GOAL OF THE EXERCISE
The required output is the exact run of lines from the line containing "The OpenSCAD and" to the line containing "points = [vertex.co", inclusive, and nothing besides.

[Modeling code records]
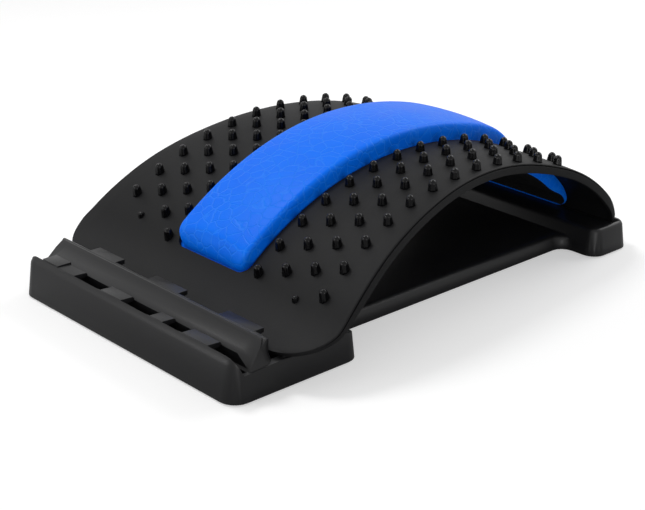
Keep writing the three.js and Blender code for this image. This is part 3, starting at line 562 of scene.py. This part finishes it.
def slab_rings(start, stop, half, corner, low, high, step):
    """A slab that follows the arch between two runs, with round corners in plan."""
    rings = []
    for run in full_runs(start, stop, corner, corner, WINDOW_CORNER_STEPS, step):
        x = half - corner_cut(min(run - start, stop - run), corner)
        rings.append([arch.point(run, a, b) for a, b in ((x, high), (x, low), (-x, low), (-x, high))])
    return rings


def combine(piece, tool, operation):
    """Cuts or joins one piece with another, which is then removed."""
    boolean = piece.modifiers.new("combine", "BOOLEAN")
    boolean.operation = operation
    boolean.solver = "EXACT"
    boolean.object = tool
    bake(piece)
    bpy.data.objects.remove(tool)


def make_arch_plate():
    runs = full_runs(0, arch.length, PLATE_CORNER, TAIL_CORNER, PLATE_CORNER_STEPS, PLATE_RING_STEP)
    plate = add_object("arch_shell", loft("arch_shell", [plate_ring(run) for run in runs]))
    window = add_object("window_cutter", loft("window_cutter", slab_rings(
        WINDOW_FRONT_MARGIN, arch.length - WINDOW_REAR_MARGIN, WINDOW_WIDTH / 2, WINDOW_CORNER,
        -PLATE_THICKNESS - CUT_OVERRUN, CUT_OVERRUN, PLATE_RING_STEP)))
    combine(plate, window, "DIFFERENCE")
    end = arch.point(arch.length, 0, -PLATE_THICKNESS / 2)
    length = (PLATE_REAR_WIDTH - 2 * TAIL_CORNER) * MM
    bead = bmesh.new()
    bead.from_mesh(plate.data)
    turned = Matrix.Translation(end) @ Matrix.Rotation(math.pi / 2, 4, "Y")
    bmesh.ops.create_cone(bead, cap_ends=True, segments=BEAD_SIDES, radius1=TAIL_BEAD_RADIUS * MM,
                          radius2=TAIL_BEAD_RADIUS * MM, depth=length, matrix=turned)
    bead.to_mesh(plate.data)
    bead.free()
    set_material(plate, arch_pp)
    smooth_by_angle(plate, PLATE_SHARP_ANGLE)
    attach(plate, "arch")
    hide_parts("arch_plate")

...

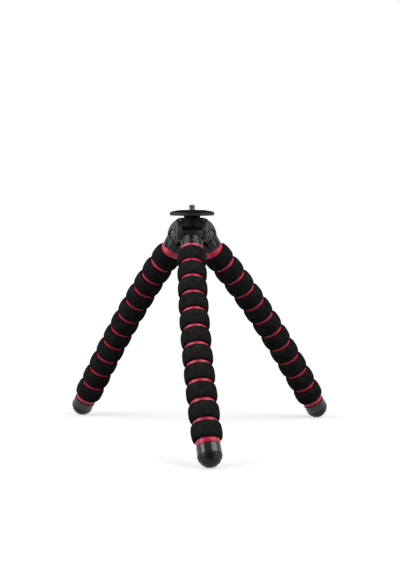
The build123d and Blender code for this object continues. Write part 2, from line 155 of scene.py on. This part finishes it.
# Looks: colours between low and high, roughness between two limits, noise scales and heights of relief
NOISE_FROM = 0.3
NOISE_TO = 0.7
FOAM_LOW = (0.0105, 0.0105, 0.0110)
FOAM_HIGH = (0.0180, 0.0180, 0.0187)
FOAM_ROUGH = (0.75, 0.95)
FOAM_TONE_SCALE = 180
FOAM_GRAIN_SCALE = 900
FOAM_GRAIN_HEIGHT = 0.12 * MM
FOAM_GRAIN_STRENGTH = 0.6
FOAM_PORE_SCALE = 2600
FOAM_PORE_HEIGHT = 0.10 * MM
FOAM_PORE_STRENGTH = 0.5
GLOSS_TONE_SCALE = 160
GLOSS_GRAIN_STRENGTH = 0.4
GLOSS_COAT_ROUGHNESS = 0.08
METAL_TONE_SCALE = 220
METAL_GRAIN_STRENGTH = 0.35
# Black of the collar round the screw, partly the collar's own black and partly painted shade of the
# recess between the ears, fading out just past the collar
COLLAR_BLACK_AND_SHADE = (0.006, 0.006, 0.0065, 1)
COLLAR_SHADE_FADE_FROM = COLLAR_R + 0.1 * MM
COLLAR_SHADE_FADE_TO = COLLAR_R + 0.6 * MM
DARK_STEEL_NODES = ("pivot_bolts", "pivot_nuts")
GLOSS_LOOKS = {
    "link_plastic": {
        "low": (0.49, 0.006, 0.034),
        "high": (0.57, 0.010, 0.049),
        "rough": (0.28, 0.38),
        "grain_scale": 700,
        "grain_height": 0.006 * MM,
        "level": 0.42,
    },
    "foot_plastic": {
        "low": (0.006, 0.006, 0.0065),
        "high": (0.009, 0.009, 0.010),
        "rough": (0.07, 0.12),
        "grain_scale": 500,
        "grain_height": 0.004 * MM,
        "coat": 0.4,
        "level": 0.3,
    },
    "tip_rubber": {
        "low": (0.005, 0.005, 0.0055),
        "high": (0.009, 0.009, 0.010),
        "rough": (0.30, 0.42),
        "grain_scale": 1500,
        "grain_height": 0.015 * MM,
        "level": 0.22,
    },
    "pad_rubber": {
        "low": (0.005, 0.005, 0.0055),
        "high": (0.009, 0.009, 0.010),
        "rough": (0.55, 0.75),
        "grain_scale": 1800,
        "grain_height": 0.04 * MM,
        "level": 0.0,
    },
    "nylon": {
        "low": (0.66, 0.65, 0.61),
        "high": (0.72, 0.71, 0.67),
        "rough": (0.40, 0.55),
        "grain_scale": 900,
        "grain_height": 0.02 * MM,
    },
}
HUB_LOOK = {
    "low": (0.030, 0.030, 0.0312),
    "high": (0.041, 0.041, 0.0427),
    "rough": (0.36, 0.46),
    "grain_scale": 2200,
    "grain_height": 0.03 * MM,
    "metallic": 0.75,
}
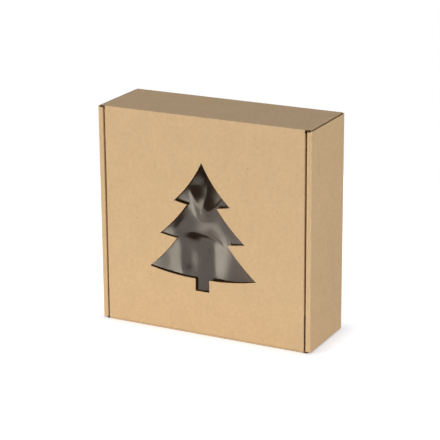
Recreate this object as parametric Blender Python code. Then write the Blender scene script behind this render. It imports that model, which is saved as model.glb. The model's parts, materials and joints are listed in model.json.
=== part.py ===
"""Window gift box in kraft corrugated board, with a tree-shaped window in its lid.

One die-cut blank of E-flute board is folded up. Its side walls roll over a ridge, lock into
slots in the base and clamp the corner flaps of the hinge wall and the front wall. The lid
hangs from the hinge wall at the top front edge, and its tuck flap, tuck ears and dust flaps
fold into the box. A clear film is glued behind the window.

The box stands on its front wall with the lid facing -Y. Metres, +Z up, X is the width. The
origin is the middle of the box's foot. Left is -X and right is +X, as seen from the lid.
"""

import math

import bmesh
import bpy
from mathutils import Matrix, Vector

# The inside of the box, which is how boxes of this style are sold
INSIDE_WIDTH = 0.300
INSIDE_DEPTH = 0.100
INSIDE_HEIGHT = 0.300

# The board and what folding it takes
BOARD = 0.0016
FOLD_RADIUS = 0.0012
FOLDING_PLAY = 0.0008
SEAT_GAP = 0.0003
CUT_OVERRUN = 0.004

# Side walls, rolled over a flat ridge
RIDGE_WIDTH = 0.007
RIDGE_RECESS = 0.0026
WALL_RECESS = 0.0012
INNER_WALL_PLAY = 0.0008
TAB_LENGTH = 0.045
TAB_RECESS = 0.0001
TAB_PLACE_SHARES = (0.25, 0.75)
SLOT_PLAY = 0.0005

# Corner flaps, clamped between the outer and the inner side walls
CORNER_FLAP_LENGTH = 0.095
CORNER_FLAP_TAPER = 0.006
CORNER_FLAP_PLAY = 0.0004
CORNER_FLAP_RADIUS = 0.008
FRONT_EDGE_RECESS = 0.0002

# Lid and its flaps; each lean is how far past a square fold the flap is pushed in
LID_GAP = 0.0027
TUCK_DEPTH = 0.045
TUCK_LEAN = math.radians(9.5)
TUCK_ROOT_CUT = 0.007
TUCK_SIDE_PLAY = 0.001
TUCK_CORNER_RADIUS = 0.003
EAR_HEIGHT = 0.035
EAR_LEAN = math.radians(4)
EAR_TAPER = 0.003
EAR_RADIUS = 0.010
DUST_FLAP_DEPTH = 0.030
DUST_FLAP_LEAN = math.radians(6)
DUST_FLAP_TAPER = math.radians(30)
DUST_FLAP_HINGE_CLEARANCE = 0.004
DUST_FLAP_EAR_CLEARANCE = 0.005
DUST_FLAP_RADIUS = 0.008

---

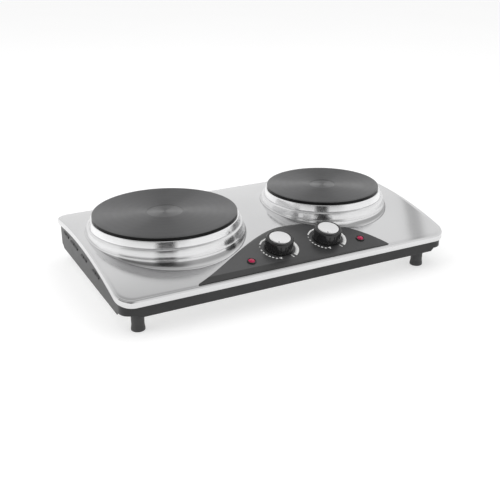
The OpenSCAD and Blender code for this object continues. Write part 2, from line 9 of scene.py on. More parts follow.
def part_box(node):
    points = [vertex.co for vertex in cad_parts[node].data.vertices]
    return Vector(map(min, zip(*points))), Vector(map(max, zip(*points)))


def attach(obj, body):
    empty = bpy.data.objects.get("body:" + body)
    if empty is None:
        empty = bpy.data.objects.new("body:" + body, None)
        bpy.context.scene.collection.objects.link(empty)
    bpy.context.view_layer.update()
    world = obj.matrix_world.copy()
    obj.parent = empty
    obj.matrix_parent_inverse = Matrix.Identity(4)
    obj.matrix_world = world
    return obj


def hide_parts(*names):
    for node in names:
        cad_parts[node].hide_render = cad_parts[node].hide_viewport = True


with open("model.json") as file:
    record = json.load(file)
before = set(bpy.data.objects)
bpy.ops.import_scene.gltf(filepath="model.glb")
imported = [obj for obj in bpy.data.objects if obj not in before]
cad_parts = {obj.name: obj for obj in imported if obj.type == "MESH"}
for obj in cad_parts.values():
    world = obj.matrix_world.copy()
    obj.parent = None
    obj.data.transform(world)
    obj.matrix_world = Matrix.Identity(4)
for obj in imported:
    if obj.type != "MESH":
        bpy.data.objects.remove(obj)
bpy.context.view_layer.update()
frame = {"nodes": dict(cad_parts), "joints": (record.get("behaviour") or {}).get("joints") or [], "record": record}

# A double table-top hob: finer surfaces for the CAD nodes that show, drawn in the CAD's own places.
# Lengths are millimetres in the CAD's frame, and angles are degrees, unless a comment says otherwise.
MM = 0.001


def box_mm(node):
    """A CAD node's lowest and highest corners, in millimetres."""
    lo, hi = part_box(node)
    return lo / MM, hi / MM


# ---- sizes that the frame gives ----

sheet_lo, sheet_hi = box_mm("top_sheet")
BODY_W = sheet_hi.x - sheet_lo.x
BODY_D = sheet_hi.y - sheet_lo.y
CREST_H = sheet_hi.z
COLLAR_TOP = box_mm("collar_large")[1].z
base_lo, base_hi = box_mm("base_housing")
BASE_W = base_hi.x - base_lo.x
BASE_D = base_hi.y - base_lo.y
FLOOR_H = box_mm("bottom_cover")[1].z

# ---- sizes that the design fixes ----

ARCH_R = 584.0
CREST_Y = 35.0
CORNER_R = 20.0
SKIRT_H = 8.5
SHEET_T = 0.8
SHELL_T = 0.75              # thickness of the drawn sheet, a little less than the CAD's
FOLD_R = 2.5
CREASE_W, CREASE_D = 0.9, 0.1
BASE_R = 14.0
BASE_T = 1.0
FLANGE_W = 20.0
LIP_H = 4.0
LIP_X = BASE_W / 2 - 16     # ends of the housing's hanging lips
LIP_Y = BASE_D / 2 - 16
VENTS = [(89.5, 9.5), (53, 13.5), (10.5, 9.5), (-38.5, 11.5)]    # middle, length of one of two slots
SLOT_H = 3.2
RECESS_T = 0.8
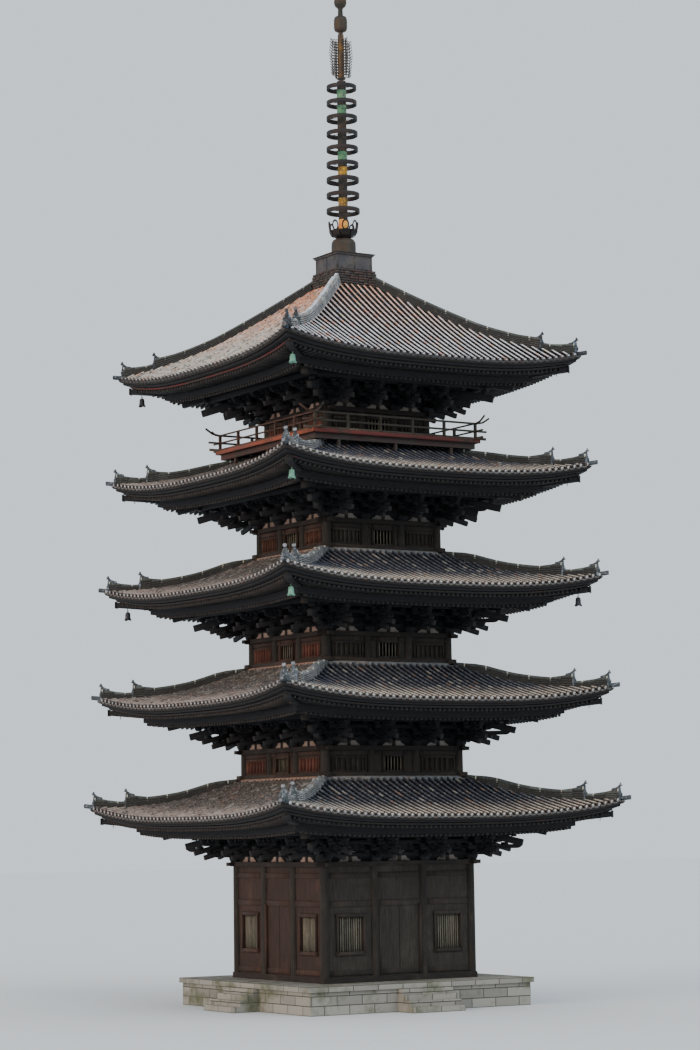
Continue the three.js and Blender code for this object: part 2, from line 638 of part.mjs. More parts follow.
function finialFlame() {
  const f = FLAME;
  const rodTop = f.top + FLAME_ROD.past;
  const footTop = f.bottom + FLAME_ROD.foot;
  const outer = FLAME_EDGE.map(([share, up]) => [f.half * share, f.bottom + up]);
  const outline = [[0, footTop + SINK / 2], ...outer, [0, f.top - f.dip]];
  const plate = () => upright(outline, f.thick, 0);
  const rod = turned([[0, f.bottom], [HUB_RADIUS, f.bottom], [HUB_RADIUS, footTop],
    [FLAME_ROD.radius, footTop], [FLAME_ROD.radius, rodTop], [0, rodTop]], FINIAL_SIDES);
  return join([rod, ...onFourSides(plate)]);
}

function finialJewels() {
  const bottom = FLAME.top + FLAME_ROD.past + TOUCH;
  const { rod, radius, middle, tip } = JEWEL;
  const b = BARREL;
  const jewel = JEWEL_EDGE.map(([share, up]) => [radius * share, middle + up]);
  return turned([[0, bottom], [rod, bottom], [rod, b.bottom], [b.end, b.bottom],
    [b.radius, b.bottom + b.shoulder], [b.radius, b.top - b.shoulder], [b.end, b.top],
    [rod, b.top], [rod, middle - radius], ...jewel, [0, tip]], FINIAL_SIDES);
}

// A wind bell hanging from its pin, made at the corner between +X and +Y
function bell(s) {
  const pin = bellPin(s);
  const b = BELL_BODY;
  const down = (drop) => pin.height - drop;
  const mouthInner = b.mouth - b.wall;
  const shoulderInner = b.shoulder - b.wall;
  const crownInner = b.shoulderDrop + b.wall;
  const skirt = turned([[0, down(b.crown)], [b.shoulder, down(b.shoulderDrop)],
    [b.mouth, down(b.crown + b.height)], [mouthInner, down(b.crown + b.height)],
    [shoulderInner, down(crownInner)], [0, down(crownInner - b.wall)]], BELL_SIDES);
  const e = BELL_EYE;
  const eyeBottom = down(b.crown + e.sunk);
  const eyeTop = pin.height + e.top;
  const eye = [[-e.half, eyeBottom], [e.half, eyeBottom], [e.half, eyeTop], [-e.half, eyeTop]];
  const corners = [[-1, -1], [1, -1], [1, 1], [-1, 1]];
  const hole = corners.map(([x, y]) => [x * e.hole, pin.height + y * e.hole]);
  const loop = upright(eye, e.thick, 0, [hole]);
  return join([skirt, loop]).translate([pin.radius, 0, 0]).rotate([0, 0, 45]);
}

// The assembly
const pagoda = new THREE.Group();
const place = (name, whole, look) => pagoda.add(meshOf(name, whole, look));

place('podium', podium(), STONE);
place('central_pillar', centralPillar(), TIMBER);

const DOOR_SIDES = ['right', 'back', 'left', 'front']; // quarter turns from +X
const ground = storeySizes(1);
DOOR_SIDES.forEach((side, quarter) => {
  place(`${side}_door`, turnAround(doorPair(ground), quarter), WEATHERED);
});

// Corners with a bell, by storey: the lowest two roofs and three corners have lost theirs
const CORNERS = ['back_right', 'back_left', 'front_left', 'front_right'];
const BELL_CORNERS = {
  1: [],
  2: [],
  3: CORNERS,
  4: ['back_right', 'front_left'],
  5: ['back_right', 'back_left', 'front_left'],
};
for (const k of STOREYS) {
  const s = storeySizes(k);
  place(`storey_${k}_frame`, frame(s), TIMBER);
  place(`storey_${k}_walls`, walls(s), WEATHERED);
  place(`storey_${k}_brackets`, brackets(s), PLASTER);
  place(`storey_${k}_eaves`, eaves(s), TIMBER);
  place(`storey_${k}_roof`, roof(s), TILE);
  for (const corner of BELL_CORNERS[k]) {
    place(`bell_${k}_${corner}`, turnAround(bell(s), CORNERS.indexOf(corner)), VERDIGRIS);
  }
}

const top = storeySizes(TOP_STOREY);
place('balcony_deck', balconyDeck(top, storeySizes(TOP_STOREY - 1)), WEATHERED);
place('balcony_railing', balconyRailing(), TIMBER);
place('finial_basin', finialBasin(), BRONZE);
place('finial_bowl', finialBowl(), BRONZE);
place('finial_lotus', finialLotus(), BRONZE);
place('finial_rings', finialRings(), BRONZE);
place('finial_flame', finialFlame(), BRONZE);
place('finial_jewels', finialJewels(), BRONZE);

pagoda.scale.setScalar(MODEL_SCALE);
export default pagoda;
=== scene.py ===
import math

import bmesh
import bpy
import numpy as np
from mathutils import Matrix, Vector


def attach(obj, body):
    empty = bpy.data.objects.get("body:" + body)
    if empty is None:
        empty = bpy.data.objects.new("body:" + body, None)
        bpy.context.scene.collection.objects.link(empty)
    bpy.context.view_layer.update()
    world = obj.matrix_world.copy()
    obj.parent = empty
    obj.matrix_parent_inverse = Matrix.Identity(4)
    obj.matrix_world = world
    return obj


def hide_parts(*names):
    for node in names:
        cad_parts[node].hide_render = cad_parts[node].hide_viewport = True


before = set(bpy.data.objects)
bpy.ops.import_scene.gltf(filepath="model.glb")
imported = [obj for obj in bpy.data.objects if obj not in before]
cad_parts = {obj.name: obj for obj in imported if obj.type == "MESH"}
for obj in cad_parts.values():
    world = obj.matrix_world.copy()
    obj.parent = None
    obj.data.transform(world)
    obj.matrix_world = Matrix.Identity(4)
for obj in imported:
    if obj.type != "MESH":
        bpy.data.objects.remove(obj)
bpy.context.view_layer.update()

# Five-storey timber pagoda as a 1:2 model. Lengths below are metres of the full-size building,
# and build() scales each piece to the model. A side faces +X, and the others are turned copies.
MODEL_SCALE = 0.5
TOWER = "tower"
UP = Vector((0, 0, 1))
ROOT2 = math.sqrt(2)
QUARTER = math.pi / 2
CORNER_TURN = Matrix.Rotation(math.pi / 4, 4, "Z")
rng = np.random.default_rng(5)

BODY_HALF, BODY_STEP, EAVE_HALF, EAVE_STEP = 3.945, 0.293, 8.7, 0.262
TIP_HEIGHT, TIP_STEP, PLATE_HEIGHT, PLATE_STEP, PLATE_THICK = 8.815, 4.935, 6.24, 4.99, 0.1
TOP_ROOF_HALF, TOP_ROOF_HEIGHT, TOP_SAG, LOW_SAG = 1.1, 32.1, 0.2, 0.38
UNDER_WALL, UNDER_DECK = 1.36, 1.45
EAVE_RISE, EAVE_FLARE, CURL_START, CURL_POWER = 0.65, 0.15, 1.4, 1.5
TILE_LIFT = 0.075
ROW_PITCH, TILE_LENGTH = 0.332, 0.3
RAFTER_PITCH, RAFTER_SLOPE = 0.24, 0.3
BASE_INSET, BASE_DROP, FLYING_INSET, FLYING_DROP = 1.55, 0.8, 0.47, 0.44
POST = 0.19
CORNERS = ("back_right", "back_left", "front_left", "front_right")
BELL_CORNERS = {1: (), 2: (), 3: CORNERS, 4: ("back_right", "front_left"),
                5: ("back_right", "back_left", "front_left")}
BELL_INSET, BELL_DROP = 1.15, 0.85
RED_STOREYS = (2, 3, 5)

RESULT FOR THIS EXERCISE
The OpenSCAD and Blender code for this object continues. Write part 2, from line 9 of scene.py on. More parts follow.
def part_box(node):
    points = [vertex.co for vertex in cad_parts[node].data.vertices]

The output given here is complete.